Writing, for me, is an act of faith. When I sit down to write, I have to believe in what I am writing. Any hesitation, any loss of faith, and the story breaks down, falls apart. I have words scribbled on pages—maybe even beautiful words—but without belief, they’re not a story. And the faith doesn’t end there. I have to believe that the story will find an audience. That somewhere out in the world, there is a reader who will also believe in that story, and in that act of belief is where the miracle occurs: the story becomes real.
I grew up steeped in story. Not just fairy tales and myths, but hagiography as well. The richness and strangeness of these stories, their glorious impossibility, their connection to the numinous, made them the first stories I’d found that I wanted to believe in. At recess I was as likely to pretend to be Joan of Arc fighting the English as I was Artemis shooting her bow. But as I grew older and started writing, I realized that for all their power, the old stories—the myths and the fairy tales and the lives of the saints—told a very narrow sort of story, one that closed off more doors than it opened. Here was one way to be, they said. Here was the set of rules that led to the happy ending; be careful lest you break them. It was a narrow view of stories that held such potential. When I wrote my versions of these stories, I wanted to look at them with new eyes, break them out of the frames they had been displayed in, tell their truth slant.

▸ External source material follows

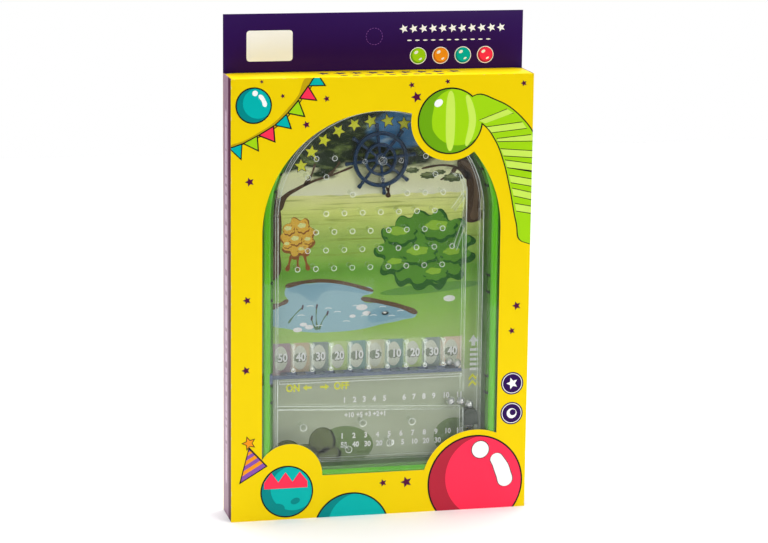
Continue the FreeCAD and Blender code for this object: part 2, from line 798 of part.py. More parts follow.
def build_posts():
    doc.recompute()
    depth = (PLATE_BACK, RIB_BACK)
    walls = ("left_wall", "arch_wall", "lane_wall", "lane_deflectors")
    neighbours = [item for item in exports if item.Label in walls]
    pins = []
    for row, columns in enumerate(PIN_ROWS):
        height = f"{ARCH_HEIGHT} - pin_grid_drop + {row} * pin_row_pitch"
        for column in columns:
            across = f"{FIRST_PIN} + {column} * {PIN_PITCH}"
            if pin_has_room(across, height, neighbours):
                pins.append(post(f"pin_{row}_{len(pins)}", across, height, "post_radius", depth))
    sub_part(group("pin_group", pins), "playfield_pins")
    bosses = []
    for number, (across_share, height_share) in enumerate(BOSS_SHARES):
        across = f"{across_share} * {WALL_INNER}"
        height = f"{CHANNEL_FLOOR} + {height_share} * ({TROUGH_RIGHT} - {CHANNEL_FLOOR})"
        bosses.append(post(f"boss_{number}", across, height, "boss_radius", depth))
    sub_part(group("boss_group", bosses), "cover_bosses")


# Pockets, the bar that lets the balls out of them, and the trough that brings them back
def build_pockets():
    depth = (PLATE_BACK, RIB_BACK)
    for number in range(DIVIDERS):
        across = f"({FIRST_DIVIDER} + {number} * {POCKET_PITCH})"
        web = box(
            f"divider_web_{number + 1}",
            (f"{across} - divider_web / 2", f"{across} + divider_web / 2"),
            depth,
            (DIVIDER_FOOT, DIVIDER_TOP),
        )
        bulbs = [
            post(f"divider_foot_{number + 1}", across, DIVIDER_FOOT, "divider_bulb", depth),
            post(f"divider_head_{number + 1}", across, DIVIDER_TOP, "divider_bulb", depth),
        ]
        divider = fuse(f"divider_{number + 1}", [web] + bulbs)
        sub_part(divider, f"pocket_divider_{number + 1}")
    build_slider()
    ledge_height = (f"{SLIDER_FOOT} - rib_gap - ledge_thickness", f"{SLIDER_FOOT} - rib_gap")
    ledge_across = (f"{LANE_LEFT} - ledge_length", LANE_LEFT)
    ledge_width = "(slider_side_gap + slider_rail)"
    ledges = [
        box("front_ledge", ledge_across, (PLATE_BACK, f"{PLATE_BACK} + {ledge_width}"), ledge_height),
        box("back_ledge", ledge_across, (f"{RIB_BACK} - {ledge_width}", RIB_BACK), ledge_height),
    ]
    sub_part(group("ledge_group", ledges), "slider_ledges")
    outline = [
        (f"-{WALL_INNER}", TROUGH_LEFT),
        (f"-{WALL_INNER}", f"{TROUGH_LEFT} - trough_thickness"),
        (LANE_RIGHT, f"{TROUGH_RIGHT} - trough_thickness"),
        (LANE_RIGHT, TROUGH_RIGHT),
    ]
    sub_part(polygon_body("trough_body", outline, depth), "return_trough")


def build_slider():
    """A ladder whose gaps stand under the dividers until it is pushed to the left."""
    front = f"({PLATE_BACK} + slider_side_gap)"
    back = f"({RIB_BACK} - slider_side_gap)"
    left = f"(-{WALL_INNER} + slot_clearance + neck_reach)"
    body = doc.addObject("PartDesign::Body", "slider_body")
    sketch = plane_sketch(body, "slider_outline", "XY_Plane", SLIDER_FOOT)
    right = f"({LANE_LEFT} - slot_clearance)"
    draw_polygon(sketch, [(left, front), (right, front), (right, back), (left, back)])
    pad(body, sketch, "slider_thickness")
    tools = []
    gap = f"({POCKET_PITCH} - slider_rib_width)"
    for number in range(DIVIDERS + 1):
        middle = f"({FIRST_DIVIDER} + {number} * {POCKET_PITCH})"
        tools.append(
            box(
                f"slider_gap_{number + 1}",
                (f"{middle} - {gap} / 2", f"{middle} + {gap} / 2"),
                (f"{front} + slider_rail", f"{back} - slider_rail"),
                (f"{SLIDER_FOOT} - overrun", f"{SLIDER_TOP} + overrun"),
            )
        )
    tab_right = f"(-{WELL_SIDE} - slot_clearance)"
    tab_front = f"({RIM_FRONT} - tab_front_gap)"
    neck = box(
        "slider_neck",
        (tab_right, f"{left} + slider_rail"),
        (front, f"{front} + neck_depth"),
        (SLIDER_FOOT, SLIDER_TOP),
    )
    tab = box(
        "slider_tab",
        (f"{tab_right} - tab_width", tab_right),
        (tab_front, f"{front} + neck_depth"),
        (f"{TAB_SLOT_HEIGHT[0]} + tab_slot_margin", f"{TAB_SLOT_HEIGHT[1]} - tab_slot_margin"),
    )
    ladder = cut("slider_ladder", body, tools)
    sub_part(fuse("slider_bar", [ladder, neck, tab]), "release_slider")


# Spinner wheel on its stepped post
def build_wheel():
    back = f"({CARD_FRONT} - wheel_card_gap)"
    front = f"({back} - wheel_thickness)"
    body = doc.addObject("PartDesign::Body", "wheel_body")
    hub = front_sketch(body, "wheel_hub", back)
    draw_circle(hub, "wheel_across", WHEEL_HEIGHT, "wheel_hub_radius")
    pad(body, hub, "wheel_thickness")
    rings = []
    for name, radius, width in (
        ("rim", "wheel_rim_radius", "wheel_rim_width"),
        ("ring", "wheel_ring_radius", "wheel_ring_width"),
    ):
        outer = disc(f"wheel_{name}_outer", "wheel_across", WHEEL_HEIGHT, radius, (front, back))
        inner = disc(
            f"wheel_{name}_inner",
            "wheel_across",
            WHEEL_HEIGHT,
            f"{radius} - {width}",
            (f"{front} - overrun", f"{back} + overrun"),
        )
        rings.append(cut(f"wheel_{name}", outer, [inner]))
    spokes = [wheel_spoke(number, (front, back)) for number in range(SPOKES)]
    solid = fuse("wheel_solid", [body] + rings + spokes)
    bore = disc(
        "wheel_bore",
        "wheel_across",
        WHEEL_HEIGHT,
        "axle_radius + axle_clearance",
        (f"{front} - overrun", f"{back} + overrun"),
    )
    sub_part(cut("wheel", solid, [bore]), "spinner_wheel")

    shoulder = disc(
        "axle_shoulder_post",
        "wheel_across",
        WHEEL_HEIGHT,
        "axle_radius + axle_shoulder",
        (PLATE_BACK, f"{front} - rib_gap"),
    )
    shaft = disc("axle_shaft", "wheel_across", WHEEL_HEIGHT, "axle_radius", (PLATE_BACK, RIB_BACK))
    sub_part(fuse("axle_post", [shoulder, shaft]), "wheel_axle")
    stubs = []
    for number, (across, rise) in enumerate(((-1, 0), (1, 0), (0, -1))):
        stubs.append(
            post(
                f"wheel_stub_{number}",
                f"wheel_across + {across} * wheel_stub_reach",
                f"{WHEEL_HEIGHT} + {rise} * wheel_stub_reach",
                "post_radius",
                (PLATE_BACK, f"{front} - wheel_post_gap"),
            )
        )
    sub_part(group("stub_group", stubs), "wheel_stub_posts")


def wheel_spoke(number, depth):
    """One spoke with its grip, turned about the wheel's middle."""
    turn = 360 / SPOKES * number + SPOKE_TURN
    parts = []
    for name, span, width in (
        ("rod", ("wheel_hub_radius / 2", "spoke_reach"), "spoke_width"),
        ("grip", ("spoke_reach", "grip_reach"), "grip_width"),
    ):
        middle = ("wheel_across", WHEEL_HEIGHT)
        parts.append(turned_box(f"spoke_{name}_{number}", middle, turn, span, width, depth))
    return fuse(f"spoke_{number}", parts)


# Spring plunger
def build_plunger():
    across = (f"{LANE_RIGHT} + striker_side_gap", f"{WALL_INNER} - striker_side_gap")
    depth = (f"{PLATE_BACK} + striker_depth_gap", f"{RIB_BACK} - striker_depth_gap")
    bottom = f"({STRIKER_TOP} - striker_height)"
    body = doc.addObject("PartDesign::Body", "striker_body")
    sketch = front_sketch(body, "striker_outline", depth[1])
    draw_polygon(
        sketch,
        [
            (across[0], bottom),
            (across[1], bottom),
            (across[1], STRIKER_TOP),
            (across[0], STRIKER_TOP),
        ],
    )
    block = pad(body, sketch, f"{depth[1]} - ({depth[0]})")
    doc.recompute()
    top = value(STRIKER_TOP)
    slack = value("edge_tolerance")
    corners = []
    for number, edge in enumerate(block.Shape.Edges, start=1):
        bounds = edge.BoundBox
        if bounds.ZMin > top - slack and bounds.YLength > bounds.XLength:
            corners.append(f"Edge{number}")
    fillet = body.newObject("PartDesign::Fillet", "striker_corners")
    fillet.Base = (block, corners)
    bind(fillet, "Radius", "striker_round")
    knob_top = "(recess_top - knob_gap)"
    rod_foot = f"({knob_top} - knob_bore_depth)"
    rod = upright("rod_shaft", LANE_MIDDLE, MID_DEPTH, "rod_radius", (rod_foot, f"{bottom} + overrun"))
    sub_part(fuse("striker_rod", [body, rod]), "plunger_rod")

    knob_foot = f"({knob_top} - knob_height)"
    grip = upright("knob_grip", LANE_MIDDLE, MID_DEPTH, "knob_radius", (knob_foot, knob_top))
    bore = upright(
        "knob_bore", LANE_MIDDLE, MID_DEPTH, "rod_radius", (rod_foot, f"{knob_top} + overrun")
    )
    sub_part(cut("knob_shell", grip, [bore]), "plunger_knob")

    span = (f"{CHANNEL_FLOOR} + spring_gap", f"{bottom} - spring_gap")
    coil = upright("coil_outer", LANE_MIDDLE, MID_DEPTH, "spring_coil_radius + spring_wire / 2", span)
    inside = upright(
        "coil_inner",
        LANE_MIDDLE,
        MID_DEPTH,
        "spring_coil_radius - spring_wire / 2",
        (f"{span[0]} - overrun", f"{span[1]} + overrun"),
    )
    sub_part(cut("coil_sleeve", coil, [inside]), "plunger_spring")


# Steel balls, each a turned form of flat facets
def ball_shape(radius):
    def point(ring, segment):
        polar = math.pi * ring / BALL_RINGS
        turn = 2 * math.pi * segment / BALL_SEGMENTS
        flat = radius * math.sin(polar)
        return FreeCAD.Vector(flat * math.cos(turn), flat * math.sin(turn), radius * math.cos(polar))

    faces = []
    for ring in range(BALL_RINGS):
        for segment in range(BALL_SEGMENTS):
            corners = [
                point(ring, segment),
                point(ring + 1, segment),
                point(ring + 1, segment + 1),
                point(ring, segment + 1),
            ]
            if ring == 0:
                corners.pop()
            if ring == BALL_RINGS - 1:
                corners.pop(1)
            faces.append(Part.Face(Part.makePolygon(corners + corners[:1])))
    return Part.makeSolid(Part.makeShell(faces))


def ball(name, across, depth, height):
    item = doc.addObject("Part::Feature", f"{name}_steel")
    item.Shape = ball_shape(value("ball_radius"))
    place_at(item, across, depth, height)
    sub_part(item, name)


def build_balls():
    ball("lane_ball", LANE_MIDDLE, MID_DEPTH, f"{STRIKER_TOP} + ball_gap + ball_radius")
    for number in range(2):
        across = f"({LANE_RIGHT} - trough_ball_inset - {number} * trough_ball_spacing)"
        along = f"({TROUGH_RIGHT} + ({LANE_RIGHT} - {across}) * {TROUGH_SLOPE})"
        ball(f"trough_ball_{number + 1}", across, MID_DEPTH, f"{along} + trough_ball_gap + ball_radius")
    on_bar = f"{SLIDER_TOP} + ball_gap + ball_radius"
    wall_side = f"({LANE_LEFT} - ball_gap - ball_radius)"
    inner = f"({RIB_BACK} - {PLATE_BACK})"
    places = (wall_side, f"{wall_side} - pocket_ball_spacing")
    for number, across in enumerate(places):
        depth = f"{PLATE_BACK} + {POCKET_BALL_SHARES[number]} * {inner}"
        ball(f"pocket_ball_{number + 1}", across, depth, on_bar)


def write_parts():
    doc.recompute()
    faults = [item.Label for item in doc.Objects if {"Invalid", "Error"} & set(item.State)]
    for item in exports:
        if item.Shape.isNull() or not item.Shape.isValid():
            faults.append(item.Label)
    if faults:
        raise RuntimeError(f"these did not build: {faults}")
    os.makedirs("parts", exist_ok=True)
    for item in exports:
        item.Shape.exportStep(f"parts/{item.Label}.step")


build_carton()
build_tray()
build_cover()
build_pockets()
build_wheel()
build_posts()
build_plunger()
build_balls()
write_parts()
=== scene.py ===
"""A tabletop pinball game in its window carton: the looks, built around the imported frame."""

from __future__ import annotations

import logging
import math
from collections.abc import Iterable, Sequence
from dataclasses import dataclass, field
from enum import Enum

import bmesh
import bpy
from mathutils import Matrix, Vector


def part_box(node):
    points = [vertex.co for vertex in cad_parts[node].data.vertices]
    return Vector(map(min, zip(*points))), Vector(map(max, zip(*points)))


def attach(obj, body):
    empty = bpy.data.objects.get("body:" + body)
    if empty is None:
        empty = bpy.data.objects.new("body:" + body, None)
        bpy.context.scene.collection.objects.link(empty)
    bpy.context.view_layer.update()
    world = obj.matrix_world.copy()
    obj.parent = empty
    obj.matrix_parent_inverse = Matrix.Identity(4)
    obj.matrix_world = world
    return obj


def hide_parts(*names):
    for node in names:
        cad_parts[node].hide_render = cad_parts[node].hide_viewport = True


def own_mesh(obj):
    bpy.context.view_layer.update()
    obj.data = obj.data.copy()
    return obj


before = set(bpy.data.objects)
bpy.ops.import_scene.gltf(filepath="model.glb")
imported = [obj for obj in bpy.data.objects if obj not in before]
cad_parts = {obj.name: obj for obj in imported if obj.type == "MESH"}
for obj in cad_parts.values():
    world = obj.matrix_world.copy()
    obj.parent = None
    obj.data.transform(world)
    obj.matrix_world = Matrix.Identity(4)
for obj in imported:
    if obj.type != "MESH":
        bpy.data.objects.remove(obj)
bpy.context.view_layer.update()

MM = 0.001
TO_METRES = Matrix.Scale(MM, 4)
LOG = logging.getLogger("boxed_game")

Point = tuple[float, float]
Place = tuple[float, float, float]
Colour = tuple[float, float, float, float]
Shape = bmesh.types.BMesh
Material = bpy.types.Material

# The carton's body and the centre of the game's arch, in millimetres.
HALF_WIDTH, HALF_DEPTH, BODY_HEIGHT = 105.0, 16.0, 308.0
ARCH_HEIGHT = 212.0


class Body(Enum):
    """The bodies that pieces ride on."""

    GAME = "boxed_game"
    LID = "lid"
    WHEEL = "spinner"
    SLIDER = "slider"
    PLUNGER = "plunger"
    LANE_BALL = "lane_ball"
    TROUGH_BALL_1 = "trough_ball_1"
    TROUGH_BALL_2 = "trough_ball_2"
    POCKET_BALL_1 = "pocket_ball_1"
    POCKET_BALL_2 = "pocket_ball_2"


class Slot(Enum):
    """The record's material slots."""

    YELLOW_BOARD = "printed_board"
    LILAC_BOARD = "lilac_board"
    PURPLE_BOARD = "purple_board"
    GREEN = "green_plastic"
    CLEAR = "clear_plastic"
    CARD = "printed_card"
    NAVY = "navy_plastic"
    SLATE = "slate_plastic"
    DARK = "dark_plastic"
    BALL = "ball_steel"
    SPRING = "spring_steel"


def paint(red: float, green: float, blue: float) -> Colour:
    """Turns a display colour into a linear one.

    Args:
        red: red, 0 to 255.
        green: green, 0 to 255.
        blue: blue, 0 to 255.

    Returns:
        The linear colour with full alpha.
    """

    def channel(value: float) -> float:
        """One channel, from display to linear."""
        share = value / 255
        return share / 12.92 if share <= 0.04045 else ((share + 0.055) / 1.055) ** 2.4

    return channel(red), channel(green), channel(blue), 1.0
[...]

And this, too, is an act of faith: the belief that there is life and truth in the old stories, that I can find that truth and make it recognizable even as I turn it inside out. If I didn’t believe in these stories, if the way they were told didn’t matter to me, there would be no reason for me to spend time in them—to listen for the silenced voices, to look for the gaps in the narratives. To believe that there are important stories in the silence and the gaps, even if those weren’t the stories that were originally told.
I am drawn to short fiction because it distills the beauty and the darkness that are possible in fiction, and particularly in the fantastic. It allows stories to be more intense, more dreamlike, for me as a writer to hang a skin of myth on the skeleton of the strange. This collection, which includes previously published work as well as original material, showcases my quest to re-envision those old stories that first made me love fiction and the fantastic. To give an ancient Irish king new life in New York City, to see the burden of sainthood when prayers can be sent by email, to tell and retell the story of King Arthur on a modern college campus. To show that the power in the old stories can be extended, carried on, made fresh, and opened up for a new audience.
And of course not every story here is a retelling of something older. Some of these stories engage more directly with questions of faith: of how belief—or its lack—can be the thing that pushes you outside of the story that you are comfortable in, and into a story that’s altogether stranger.
Turn the page. I have miracles to offer you.